* Start DATASET SECTION *

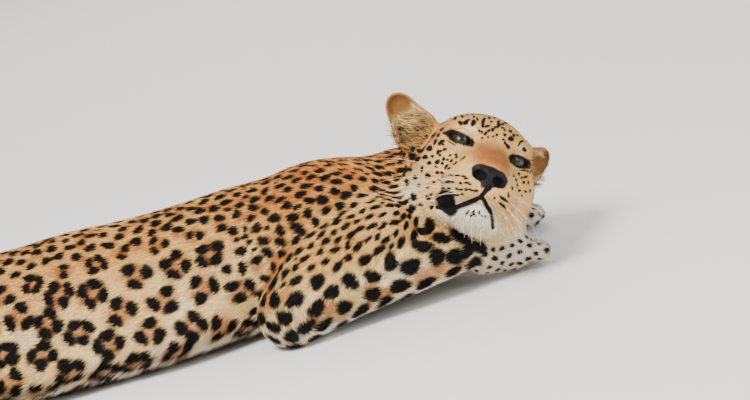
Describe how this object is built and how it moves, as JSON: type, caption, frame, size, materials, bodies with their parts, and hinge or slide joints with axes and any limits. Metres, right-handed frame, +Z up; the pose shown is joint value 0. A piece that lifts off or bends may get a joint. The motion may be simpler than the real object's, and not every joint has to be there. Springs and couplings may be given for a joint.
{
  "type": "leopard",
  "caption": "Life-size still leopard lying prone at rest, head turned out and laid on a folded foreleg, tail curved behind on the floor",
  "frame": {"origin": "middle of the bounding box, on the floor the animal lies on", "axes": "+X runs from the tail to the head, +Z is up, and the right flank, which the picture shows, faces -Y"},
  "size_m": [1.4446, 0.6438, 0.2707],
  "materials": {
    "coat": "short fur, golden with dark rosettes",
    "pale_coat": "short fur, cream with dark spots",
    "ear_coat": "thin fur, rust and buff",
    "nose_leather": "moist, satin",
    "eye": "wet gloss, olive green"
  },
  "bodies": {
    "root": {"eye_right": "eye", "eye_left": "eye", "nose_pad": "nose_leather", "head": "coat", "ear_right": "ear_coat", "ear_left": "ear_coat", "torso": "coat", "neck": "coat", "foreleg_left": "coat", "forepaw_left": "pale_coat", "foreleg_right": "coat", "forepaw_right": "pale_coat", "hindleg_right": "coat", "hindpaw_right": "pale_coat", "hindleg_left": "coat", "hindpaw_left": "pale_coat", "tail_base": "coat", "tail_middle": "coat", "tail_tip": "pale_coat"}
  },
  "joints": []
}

* End DATASET SECTION *

PROBLEM DESCRIPTION. Return every line exactly.

ANSWER.
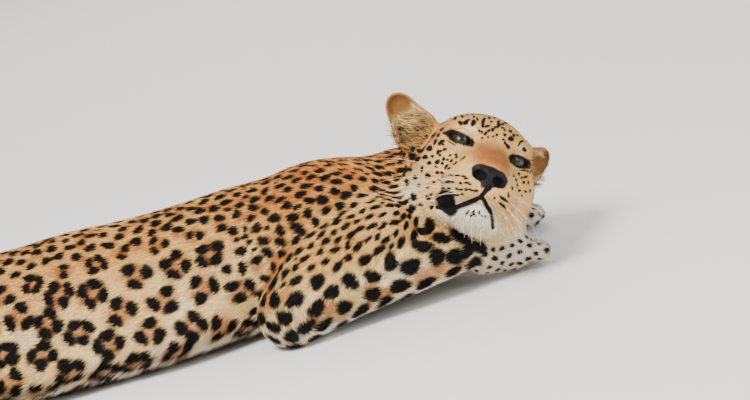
Describe how this object is built and how it moves, as JSON: type, caption, frame, size, materials, bodies with their parts, and hinge or slide joints with axes and any limits. Metres, right-handed frame, +Z up; the pose shown is joint value 0. A piece that lifts off or bends may get a joint. The motion may be simpler than the real object's, and not every joint has to be there. Springs and couplings may be given for a joint.
{
  "type": "leopard",
  "caption": "Life-size still leopard lying prone at rest, head turned out and laid on a folded foreleg, tail curved behind on the floor",
  "frame": {"origin": "middle of the bounding box, on the floor the animal lies on", "axes": "+X runs from the tail to the head, +Z is up, and the right flank, which the picture shows, faces -Y"},
  "size_m": [1.4446, 0.6438, 0.2707],
  "materials": {
    "coat": "short fur, golden with dark rosettes",
    "pale_coat": "short fur, cream with dark spots",
    "ear_coat": "thin fur, rust and buff",
    "nose_leather": "moist, satin",
    "eye": "wet gloss, olive green"
  },
  "bodies": {
    "root": {"eye_right": "eye", "eye_left": "eye", "nose_pad": "nose_leather", "head": "coat", "ear_right": "ear_coat", "ear_left": "ear_coat", "torso": "coat", "neck": "coat", "foreleg_left": "coat", "forepaw_left": "pale_coat", "foreleg_right": "coat", "forepaw_right": "pale_coat", "hindleg_right": "coat", "hindpaw_right": "pale_coat", "hindleg_left": "coat", "hindpaw_left": "pale_coat", "tail_base": "coat", "tail_middle": "coat", "tail_tip": "pale_coat"}
  },
  "joints": []
}